* BEGIN *

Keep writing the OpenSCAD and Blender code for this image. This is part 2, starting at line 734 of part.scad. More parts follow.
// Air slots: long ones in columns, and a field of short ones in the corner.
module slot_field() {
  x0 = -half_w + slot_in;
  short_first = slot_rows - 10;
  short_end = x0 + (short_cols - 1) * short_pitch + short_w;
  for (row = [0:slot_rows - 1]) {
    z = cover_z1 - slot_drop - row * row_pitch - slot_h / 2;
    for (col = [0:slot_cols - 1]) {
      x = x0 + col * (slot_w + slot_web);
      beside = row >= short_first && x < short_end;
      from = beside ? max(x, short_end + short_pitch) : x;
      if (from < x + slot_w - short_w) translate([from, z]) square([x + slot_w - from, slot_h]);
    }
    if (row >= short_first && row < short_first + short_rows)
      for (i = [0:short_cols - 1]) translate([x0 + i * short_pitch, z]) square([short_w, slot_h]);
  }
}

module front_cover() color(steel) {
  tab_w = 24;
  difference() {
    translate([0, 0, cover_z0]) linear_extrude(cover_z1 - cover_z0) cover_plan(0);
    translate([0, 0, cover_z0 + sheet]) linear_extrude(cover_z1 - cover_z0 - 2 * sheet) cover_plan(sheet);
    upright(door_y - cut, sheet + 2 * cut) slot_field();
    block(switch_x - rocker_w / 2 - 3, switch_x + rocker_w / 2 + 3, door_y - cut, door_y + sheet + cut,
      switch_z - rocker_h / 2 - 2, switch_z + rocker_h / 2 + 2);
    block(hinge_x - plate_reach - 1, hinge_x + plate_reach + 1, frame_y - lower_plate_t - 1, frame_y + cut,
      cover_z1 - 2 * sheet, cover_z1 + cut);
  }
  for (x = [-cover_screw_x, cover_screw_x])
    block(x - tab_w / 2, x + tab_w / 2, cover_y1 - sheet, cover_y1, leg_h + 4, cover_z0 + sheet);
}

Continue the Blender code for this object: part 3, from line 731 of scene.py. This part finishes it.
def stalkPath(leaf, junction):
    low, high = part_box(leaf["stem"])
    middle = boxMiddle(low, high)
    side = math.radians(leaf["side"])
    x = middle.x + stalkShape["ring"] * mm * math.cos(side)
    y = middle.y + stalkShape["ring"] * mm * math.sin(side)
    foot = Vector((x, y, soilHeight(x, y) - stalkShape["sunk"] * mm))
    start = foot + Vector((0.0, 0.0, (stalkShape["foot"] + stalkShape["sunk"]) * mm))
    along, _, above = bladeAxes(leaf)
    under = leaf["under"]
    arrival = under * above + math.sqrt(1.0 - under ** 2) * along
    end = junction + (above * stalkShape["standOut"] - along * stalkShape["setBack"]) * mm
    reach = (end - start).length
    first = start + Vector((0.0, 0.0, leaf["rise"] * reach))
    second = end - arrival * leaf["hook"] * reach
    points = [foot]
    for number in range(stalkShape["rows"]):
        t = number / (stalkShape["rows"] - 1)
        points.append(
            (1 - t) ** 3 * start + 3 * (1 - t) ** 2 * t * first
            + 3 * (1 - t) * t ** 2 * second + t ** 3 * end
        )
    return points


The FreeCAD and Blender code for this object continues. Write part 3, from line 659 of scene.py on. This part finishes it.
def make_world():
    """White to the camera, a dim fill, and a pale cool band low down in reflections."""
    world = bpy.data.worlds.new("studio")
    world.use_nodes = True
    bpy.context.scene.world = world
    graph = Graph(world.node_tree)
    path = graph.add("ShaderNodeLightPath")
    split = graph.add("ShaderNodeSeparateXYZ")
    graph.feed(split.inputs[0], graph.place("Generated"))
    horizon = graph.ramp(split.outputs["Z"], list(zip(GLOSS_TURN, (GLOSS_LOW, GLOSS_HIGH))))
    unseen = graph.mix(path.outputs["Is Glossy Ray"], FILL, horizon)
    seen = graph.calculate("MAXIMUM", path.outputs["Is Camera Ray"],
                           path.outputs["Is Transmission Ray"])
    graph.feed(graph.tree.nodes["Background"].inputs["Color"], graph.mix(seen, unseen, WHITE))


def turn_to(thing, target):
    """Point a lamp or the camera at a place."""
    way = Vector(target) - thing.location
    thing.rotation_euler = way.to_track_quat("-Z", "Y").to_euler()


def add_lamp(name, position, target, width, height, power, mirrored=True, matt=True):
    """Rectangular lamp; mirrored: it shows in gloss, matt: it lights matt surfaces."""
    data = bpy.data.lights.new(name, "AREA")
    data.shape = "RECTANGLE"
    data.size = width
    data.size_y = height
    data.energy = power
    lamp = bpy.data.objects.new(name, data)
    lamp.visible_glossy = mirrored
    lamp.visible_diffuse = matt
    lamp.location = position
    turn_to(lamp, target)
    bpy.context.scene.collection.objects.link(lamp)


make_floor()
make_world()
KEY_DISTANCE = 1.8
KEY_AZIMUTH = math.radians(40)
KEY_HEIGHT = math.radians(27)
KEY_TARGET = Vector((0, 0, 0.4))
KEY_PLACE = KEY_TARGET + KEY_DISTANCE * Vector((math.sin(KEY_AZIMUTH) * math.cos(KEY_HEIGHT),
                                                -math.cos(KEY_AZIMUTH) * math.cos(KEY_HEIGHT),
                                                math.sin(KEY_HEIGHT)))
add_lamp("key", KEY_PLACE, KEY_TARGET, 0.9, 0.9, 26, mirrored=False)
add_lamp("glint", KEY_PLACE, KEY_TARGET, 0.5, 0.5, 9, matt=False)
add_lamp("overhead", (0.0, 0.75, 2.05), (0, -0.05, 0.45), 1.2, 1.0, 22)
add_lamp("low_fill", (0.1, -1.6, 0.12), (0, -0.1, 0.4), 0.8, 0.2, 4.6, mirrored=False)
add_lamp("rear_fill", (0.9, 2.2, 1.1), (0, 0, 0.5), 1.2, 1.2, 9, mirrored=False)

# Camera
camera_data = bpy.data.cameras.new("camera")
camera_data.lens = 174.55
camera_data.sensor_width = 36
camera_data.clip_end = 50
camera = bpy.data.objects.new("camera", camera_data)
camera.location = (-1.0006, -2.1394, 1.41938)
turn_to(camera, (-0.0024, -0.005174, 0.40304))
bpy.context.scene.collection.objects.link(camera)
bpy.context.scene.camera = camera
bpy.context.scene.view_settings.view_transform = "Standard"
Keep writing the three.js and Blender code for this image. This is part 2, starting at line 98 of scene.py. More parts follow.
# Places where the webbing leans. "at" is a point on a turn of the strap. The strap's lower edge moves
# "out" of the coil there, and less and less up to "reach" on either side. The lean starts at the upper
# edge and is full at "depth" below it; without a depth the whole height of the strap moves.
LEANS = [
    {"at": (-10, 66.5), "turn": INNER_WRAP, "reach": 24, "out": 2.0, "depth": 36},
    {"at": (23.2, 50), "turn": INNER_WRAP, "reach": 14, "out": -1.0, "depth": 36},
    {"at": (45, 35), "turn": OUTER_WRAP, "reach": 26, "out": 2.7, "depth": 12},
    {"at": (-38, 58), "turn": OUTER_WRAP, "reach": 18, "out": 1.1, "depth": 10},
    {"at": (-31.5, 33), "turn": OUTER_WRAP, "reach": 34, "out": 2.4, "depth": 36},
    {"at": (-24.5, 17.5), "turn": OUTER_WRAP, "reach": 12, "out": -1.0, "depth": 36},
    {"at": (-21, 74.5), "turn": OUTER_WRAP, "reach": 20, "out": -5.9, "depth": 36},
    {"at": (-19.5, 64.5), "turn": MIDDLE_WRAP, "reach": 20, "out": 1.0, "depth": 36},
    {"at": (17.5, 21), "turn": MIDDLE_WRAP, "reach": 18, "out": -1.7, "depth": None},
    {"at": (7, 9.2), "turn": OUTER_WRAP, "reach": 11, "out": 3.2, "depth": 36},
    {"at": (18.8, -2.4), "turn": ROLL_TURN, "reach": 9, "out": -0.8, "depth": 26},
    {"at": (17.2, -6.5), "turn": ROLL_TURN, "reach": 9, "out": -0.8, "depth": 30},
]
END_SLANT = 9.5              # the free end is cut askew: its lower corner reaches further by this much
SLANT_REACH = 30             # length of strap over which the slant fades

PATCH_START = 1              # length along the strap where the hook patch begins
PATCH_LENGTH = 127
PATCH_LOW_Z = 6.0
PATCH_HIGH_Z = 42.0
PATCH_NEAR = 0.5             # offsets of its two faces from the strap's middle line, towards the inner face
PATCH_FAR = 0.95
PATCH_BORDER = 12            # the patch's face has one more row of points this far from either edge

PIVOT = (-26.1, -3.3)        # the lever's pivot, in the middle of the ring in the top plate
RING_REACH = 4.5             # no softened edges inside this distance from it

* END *

- Aim of the exercise
Transcribe, exactly and exclusively, the run of lines that opens with the line bearing "Keep writing the three.js" and closes with the line bearing "SLANT_REACH = 30".

- Task solution
Keep writing the three.js and Blender code for this image. This is part 2, starting at line 98 of scene.py. More parts follow.
# Places where the webbing leans. "at" is a point on a turn of the strap. The strap's lower edge moves
# "out" of the coil there, and less and less up to "reach" on either side. The lean starts at the upper
# edge and is full at "depth" below it; without a depth the whole height of the strap moves.
LEANS = [
    {"at": (-10, 66.5), "turn": INNER_WRAP, "reach": 24, "out": 2.0, "depth": 36},
    {"at": (23.2, 50), "turn": INNER_WRAP, "reach": 14, "out": -1.0, "depth": 36},
    {"at": (45, 35), "turn": OUTER_WRAP, "reach": 26, "out": 2.7, "depth": 12},
    {"at": (-38, 58), "turn": OUTER_WRAP, "reach": 18, "out": 1.1, "depth": 10},
    {"at": (-31.5, 33), "turn": OUTER_WRAP, "reach": 34, "out": 2.4, "depth": 36},
    {"at": (-24.5, 17.5), "turn": OUTER_WRAP, "reach": 12, "out": -1.0, "depth": 36},
    {"at": (-21, 74.5), "turn": OUTER_WRAP, "reach": 20, "out": -5.9, "depth": 36},
    {"at": (-19.5, 64.5), "turn": MIDDLE_WRAP, "reach": 20, "out": 1.0, "depth": 36},
    {"at": (17.5, 21), "turn": MIDDLE_WRAP, "reach": 18, "out": -1.7, "depth": None},
    {"at": (7, 9.2), "turn": OUTER_WRAP, "reach": 11, "out": 3.2, "depth": 36},
    {"at": (18.8, -2.4), "turn": ROLL_TURN, "reach": 9, "out": -0.8, "depth": 26},
    {"at": (17.2, -6.5), "turn": ROLL_TURN, "reach": 9, "out": -0.8, "depth": 30},
]
END_SLANT = 9.5              # the free end is cut askew: its lower corner reaches further by this much
SLANT_REACH = 30             # length of strap over which the slant fades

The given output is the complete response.